The Library of Congress collection of vintage photos of it; unfortunately none of them show the bridge in an open position, but an aerial photo makes it somewhat easier to visualize. Their info page about the bridge has a brief description, at least:

Significance: The Summer St. bridge is a rare movable type of bridge known as a retractile draw, in which the moving span is pulled diagonally away from the navigable channel on several sets of rails. Only four of these have been identified in the country, two of which are on Summer St. in Boston. The form is thought to have been invented by T. Willis Pratt in the 1860's. This bridge is a double retractile: parallel spans pull away from the center in opposite directions. Despite its deteriorating condition, the bridge is the center element of the rich Fort Point Channel Bridge District. / The Summer Street Retractile Bridge is the only known surviving electrically-operated, paired-leaf oblique retractile drawbridge. Despite its poor condition and loss of much of its operating equipment and auxiliary structures (gates, Tender's House, and pedestrian waiting shelters), several of the early components (superstructure, retractile rails, wheels, and operating machinery on the south side) remain. The Summer Street Retractile Bridge is one of five surviving movable bridges located in the proposed Fort Point Channel Historic District. It is one of eight known remaining nineteenth-century movable bridges in the Massachusetts Highway Department Historic Bridge Survey.

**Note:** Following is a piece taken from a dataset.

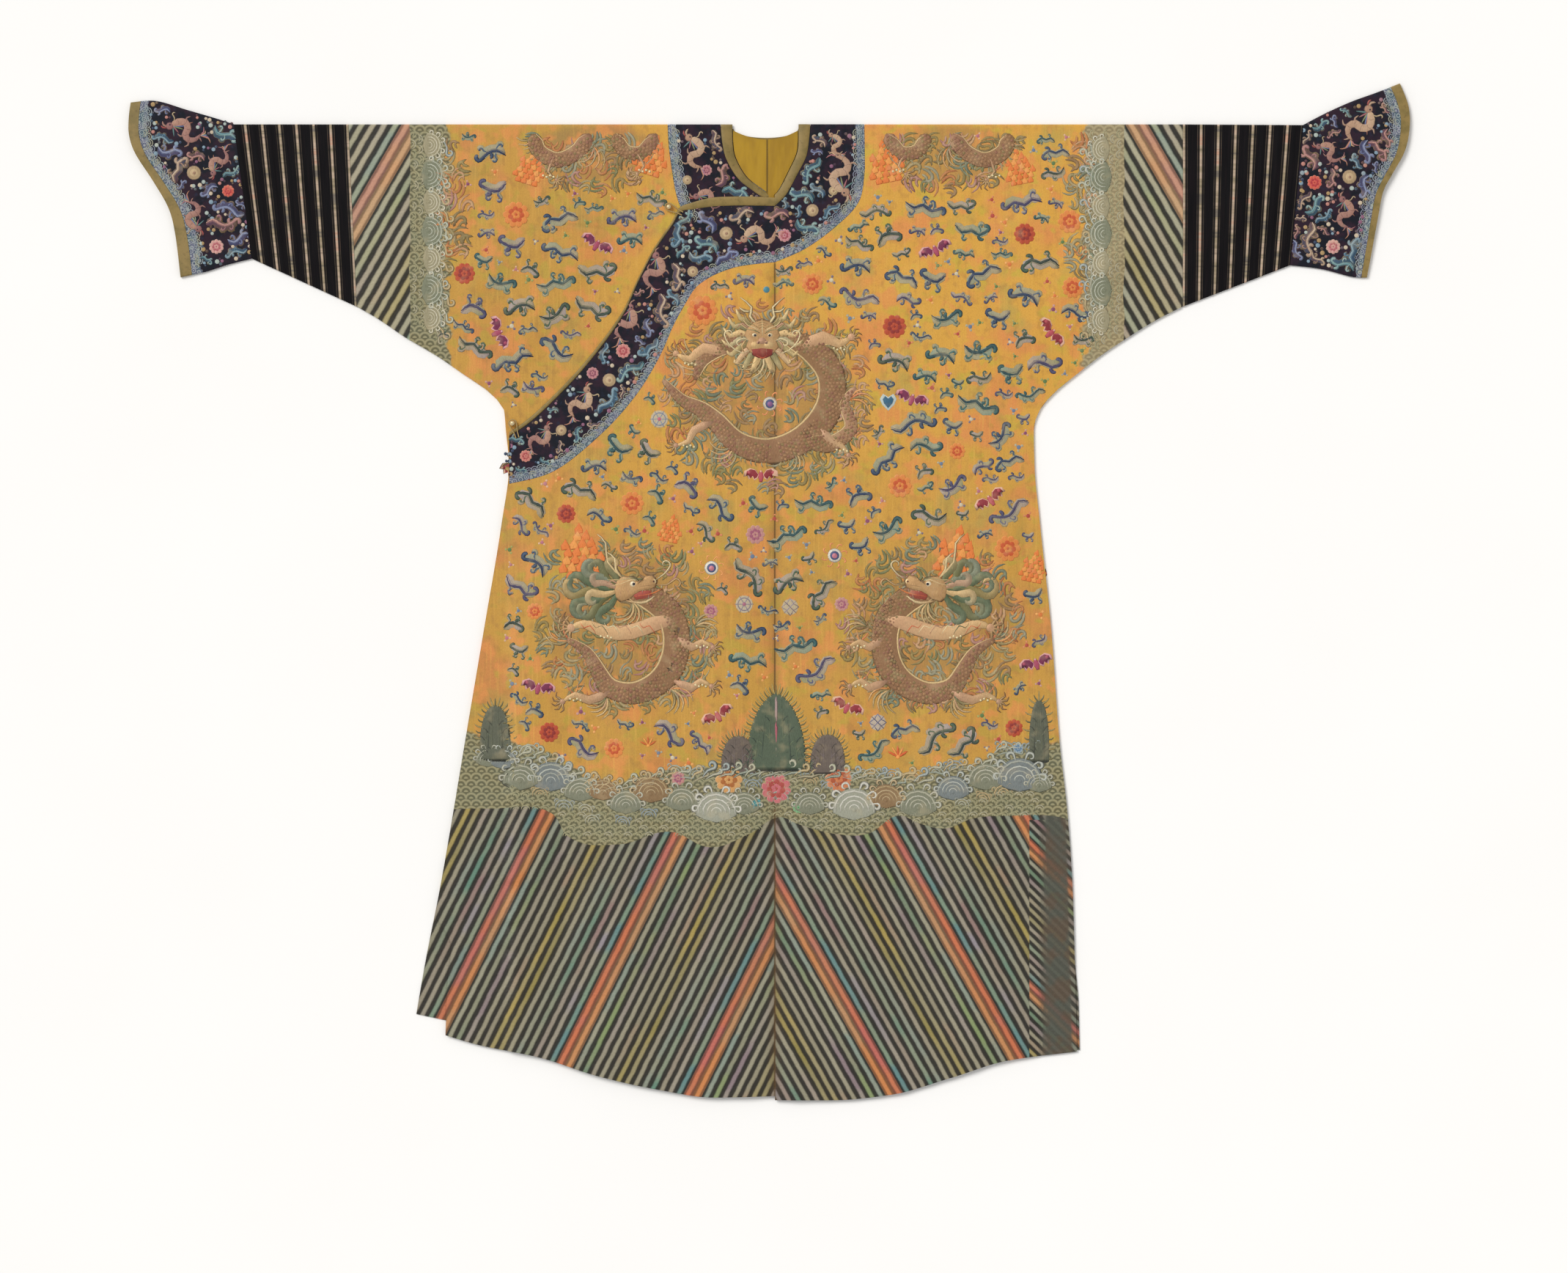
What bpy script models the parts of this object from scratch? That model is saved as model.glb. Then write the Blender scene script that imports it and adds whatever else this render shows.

This bridge was the site of a 1916 streetcar disaster, in which a streetcar plunged off the open drawbridge into the channel, killing 47 people. Which is more or less what happened in Cleveland's Central Viaduct streetcar disaster two decades earlier. The accident here was blamed on operator error, compounded by poor signage & signals that were supposed to indicate when the bridge was open, but failed to get the driver's attention.